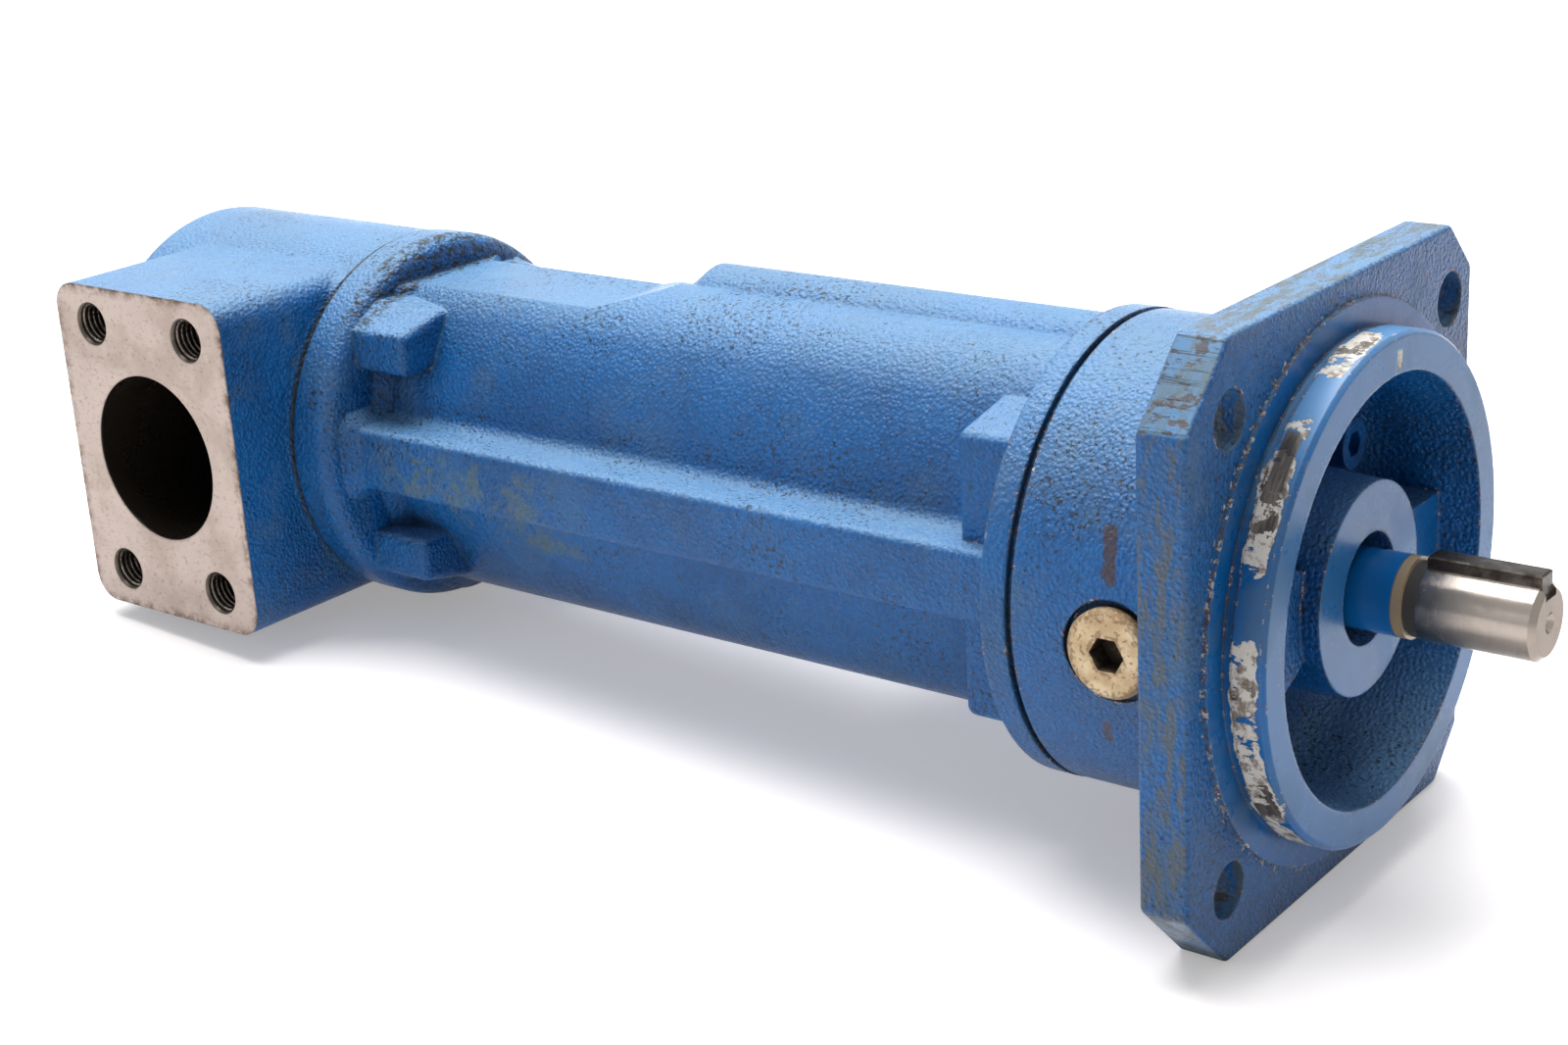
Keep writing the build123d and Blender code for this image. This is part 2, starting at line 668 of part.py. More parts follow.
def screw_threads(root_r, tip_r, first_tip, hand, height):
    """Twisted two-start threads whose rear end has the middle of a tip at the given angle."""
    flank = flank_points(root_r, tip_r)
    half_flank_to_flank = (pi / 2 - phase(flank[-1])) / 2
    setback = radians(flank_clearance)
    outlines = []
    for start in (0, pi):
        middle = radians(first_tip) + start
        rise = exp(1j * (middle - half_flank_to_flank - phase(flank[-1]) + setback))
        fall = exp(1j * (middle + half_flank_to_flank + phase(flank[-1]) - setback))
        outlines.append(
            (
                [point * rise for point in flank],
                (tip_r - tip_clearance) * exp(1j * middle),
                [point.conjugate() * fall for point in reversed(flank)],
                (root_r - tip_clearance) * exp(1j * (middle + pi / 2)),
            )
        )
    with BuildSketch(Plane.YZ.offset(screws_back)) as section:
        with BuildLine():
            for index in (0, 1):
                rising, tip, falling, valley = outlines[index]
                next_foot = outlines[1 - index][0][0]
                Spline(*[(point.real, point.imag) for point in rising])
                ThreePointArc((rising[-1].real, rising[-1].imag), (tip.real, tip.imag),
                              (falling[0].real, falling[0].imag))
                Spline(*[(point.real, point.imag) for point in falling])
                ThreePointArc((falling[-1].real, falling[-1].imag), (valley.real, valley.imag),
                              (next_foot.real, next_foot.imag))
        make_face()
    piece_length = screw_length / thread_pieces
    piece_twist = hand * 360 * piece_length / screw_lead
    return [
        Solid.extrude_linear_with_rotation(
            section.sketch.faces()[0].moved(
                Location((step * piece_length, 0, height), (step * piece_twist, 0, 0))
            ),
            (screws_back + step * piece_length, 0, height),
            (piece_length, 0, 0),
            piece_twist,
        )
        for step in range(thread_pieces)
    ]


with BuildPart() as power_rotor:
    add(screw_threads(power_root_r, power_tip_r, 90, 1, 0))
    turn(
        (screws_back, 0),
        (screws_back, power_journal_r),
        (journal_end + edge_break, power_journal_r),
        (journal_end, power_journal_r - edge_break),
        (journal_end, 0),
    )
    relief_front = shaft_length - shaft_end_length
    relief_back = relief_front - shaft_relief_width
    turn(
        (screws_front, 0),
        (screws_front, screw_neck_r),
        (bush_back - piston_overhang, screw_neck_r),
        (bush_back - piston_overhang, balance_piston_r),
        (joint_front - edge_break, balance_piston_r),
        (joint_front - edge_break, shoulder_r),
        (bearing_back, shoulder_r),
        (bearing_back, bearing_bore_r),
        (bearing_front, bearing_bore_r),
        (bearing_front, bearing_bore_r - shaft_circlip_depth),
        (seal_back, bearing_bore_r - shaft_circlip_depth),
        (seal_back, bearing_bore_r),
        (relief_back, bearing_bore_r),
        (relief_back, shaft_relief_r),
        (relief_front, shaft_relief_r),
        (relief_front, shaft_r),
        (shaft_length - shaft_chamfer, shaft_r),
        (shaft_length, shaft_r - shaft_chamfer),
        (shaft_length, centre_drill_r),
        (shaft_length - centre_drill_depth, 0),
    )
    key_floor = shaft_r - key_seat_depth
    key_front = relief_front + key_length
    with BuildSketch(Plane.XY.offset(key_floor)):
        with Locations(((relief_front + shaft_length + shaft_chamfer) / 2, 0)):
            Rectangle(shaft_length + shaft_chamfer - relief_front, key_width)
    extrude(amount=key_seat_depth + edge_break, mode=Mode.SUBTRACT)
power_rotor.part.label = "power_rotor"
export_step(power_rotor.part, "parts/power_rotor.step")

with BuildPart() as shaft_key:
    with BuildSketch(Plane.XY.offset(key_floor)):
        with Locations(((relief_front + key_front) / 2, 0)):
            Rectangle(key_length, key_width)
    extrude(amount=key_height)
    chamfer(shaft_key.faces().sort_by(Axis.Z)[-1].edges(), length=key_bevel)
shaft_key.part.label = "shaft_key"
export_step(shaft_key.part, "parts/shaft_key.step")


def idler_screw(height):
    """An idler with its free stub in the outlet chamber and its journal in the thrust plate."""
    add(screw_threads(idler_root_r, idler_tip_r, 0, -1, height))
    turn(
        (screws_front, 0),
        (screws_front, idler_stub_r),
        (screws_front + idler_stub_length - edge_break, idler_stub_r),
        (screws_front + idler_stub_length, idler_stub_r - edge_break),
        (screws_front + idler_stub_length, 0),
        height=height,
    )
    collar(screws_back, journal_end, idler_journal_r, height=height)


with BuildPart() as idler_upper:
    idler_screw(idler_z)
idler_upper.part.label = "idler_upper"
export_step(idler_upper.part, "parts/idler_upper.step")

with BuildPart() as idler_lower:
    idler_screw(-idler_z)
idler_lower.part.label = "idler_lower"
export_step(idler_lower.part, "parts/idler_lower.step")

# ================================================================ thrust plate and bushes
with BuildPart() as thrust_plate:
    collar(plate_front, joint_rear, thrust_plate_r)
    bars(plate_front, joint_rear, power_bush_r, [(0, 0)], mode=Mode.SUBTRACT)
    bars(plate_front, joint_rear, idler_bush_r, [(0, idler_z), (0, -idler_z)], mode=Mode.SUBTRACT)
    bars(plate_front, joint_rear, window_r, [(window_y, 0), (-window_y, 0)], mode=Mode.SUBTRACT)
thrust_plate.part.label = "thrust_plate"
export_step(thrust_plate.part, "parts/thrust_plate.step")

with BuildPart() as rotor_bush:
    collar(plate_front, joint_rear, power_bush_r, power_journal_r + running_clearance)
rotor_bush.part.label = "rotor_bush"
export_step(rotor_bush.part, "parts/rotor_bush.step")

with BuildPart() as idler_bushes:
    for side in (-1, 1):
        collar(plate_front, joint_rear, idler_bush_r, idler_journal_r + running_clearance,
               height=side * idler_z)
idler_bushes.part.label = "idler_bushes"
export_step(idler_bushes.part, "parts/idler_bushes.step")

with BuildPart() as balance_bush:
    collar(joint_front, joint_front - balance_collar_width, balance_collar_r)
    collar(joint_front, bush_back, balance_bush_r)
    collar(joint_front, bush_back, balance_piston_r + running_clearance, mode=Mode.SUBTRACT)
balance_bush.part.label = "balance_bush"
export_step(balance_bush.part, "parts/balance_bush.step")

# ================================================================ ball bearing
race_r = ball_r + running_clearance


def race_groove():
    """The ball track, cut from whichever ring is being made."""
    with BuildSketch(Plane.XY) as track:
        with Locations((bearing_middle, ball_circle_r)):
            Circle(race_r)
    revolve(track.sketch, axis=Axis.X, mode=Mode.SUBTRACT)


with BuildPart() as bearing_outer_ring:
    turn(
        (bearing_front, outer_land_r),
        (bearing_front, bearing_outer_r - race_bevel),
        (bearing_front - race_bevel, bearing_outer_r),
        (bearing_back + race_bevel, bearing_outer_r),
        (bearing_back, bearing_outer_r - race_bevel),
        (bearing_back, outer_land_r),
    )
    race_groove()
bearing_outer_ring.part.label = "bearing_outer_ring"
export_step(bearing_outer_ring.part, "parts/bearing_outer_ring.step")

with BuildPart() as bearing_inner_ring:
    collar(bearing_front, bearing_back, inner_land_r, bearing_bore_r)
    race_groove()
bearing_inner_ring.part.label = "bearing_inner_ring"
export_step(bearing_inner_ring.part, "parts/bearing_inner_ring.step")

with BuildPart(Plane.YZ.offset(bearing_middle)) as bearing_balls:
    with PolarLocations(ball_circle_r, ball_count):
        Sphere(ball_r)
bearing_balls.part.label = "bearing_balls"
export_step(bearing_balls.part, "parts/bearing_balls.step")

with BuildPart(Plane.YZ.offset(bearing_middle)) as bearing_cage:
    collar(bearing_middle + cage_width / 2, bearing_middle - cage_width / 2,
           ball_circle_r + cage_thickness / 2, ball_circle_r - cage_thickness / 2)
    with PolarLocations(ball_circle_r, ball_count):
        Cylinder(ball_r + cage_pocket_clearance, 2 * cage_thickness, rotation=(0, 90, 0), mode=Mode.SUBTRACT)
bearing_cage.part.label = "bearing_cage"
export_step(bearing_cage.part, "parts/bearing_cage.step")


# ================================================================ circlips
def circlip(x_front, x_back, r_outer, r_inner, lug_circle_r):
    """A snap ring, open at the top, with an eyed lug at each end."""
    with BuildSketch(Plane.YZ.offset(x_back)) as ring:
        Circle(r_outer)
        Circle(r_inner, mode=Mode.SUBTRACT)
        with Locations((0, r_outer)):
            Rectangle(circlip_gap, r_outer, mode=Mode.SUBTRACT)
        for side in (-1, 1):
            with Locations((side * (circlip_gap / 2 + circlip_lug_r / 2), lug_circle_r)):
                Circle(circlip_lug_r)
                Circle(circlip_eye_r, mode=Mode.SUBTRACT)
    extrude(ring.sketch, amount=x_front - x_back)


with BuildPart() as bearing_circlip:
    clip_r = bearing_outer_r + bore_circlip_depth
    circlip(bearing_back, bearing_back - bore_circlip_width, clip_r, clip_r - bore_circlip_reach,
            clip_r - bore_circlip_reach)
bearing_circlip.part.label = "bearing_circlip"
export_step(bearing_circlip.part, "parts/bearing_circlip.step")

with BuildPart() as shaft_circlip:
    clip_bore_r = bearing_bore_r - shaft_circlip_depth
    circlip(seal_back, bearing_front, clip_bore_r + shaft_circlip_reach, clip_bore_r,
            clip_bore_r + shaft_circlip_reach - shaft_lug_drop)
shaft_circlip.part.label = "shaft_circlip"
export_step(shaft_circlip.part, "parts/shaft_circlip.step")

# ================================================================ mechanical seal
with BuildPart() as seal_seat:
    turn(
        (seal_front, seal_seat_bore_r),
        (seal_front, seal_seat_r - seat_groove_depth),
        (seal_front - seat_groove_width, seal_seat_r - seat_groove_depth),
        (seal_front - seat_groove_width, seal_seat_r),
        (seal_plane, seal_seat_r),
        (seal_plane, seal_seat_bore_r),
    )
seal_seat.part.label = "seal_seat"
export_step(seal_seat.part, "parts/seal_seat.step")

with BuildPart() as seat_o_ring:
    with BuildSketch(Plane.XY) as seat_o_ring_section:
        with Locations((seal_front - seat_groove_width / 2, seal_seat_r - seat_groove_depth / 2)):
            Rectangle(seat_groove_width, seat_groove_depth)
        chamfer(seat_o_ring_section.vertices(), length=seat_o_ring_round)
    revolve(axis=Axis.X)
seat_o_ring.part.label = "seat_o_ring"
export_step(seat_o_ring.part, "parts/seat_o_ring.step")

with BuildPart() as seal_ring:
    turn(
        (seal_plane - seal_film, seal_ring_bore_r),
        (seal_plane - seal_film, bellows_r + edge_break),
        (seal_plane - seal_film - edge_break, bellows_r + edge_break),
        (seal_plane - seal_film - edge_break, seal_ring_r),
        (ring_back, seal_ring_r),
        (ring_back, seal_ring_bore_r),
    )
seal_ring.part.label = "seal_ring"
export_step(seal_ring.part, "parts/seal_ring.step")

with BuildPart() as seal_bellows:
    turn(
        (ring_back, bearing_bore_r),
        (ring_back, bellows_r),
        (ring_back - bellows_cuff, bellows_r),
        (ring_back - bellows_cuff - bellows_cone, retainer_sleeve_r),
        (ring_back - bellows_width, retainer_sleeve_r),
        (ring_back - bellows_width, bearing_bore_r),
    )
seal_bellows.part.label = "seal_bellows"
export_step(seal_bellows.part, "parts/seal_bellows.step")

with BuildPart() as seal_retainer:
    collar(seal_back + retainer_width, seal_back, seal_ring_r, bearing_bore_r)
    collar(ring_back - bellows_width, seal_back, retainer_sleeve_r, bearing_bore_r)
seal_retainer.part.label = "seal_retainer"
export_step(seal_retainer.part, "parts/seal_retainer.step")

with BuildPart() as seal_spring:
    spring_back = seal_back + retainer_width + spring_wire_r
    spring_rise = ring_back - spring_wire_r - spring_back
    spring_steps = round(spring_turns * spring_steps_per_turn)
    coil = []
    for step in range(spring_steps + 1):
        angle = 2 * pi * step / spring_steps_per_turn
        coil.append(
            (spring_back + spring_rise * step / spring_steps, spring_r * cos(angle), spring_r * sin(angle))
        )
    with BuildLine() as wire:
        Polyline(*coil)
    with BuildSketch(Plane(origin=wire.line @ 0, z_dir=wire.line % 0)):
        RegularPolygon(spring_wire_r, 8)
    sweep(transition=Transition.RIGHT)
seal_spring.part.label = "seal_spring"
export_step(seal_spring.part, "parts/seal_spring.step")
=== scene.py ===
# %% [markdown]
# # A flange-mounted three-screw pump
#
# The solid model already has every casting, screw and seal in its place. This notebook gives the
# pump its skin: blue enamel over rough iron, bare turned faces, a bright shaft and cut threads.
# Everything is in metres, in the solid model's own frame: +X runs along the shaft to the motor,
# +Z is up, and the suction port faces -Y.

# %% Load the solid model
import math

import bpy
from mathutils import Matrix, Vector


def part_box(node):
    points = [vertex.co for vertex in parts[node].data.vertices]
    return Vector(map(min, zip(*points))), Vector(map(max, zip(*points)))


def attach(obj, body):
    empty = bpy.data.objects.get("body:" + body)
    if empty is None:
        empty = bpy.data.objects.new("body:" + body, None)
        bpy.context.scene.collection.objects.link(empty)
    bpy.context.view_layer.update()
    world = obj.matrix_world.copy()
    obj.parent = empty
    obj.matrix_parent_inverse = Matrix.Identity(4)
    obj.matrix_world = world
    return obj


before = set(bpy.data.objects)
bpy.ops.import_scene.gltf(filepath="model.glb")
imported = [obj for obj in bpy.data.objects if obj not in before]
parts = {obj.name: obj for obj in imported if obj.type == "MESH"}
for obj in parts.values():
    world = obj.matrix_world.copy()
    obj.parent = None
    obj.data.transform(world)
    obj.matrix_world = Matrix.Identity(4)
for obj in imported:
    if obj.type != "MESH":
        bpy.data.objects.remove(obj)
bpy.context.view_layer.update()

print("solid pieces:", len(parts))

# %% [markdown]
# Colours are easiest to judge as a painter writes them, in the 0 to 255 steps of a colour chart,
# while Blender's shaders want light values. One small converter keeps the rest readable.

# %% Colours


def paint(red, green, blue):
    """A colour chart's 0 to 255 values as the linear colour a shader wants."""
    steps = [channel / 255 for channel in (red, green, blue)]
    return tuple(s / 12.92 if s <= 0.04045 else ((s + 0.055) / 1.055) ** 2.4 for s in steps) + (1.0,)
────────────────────
**What is required**
Note how many lines in the material hold the word "body", and give that number with nothing added.

**Response**
3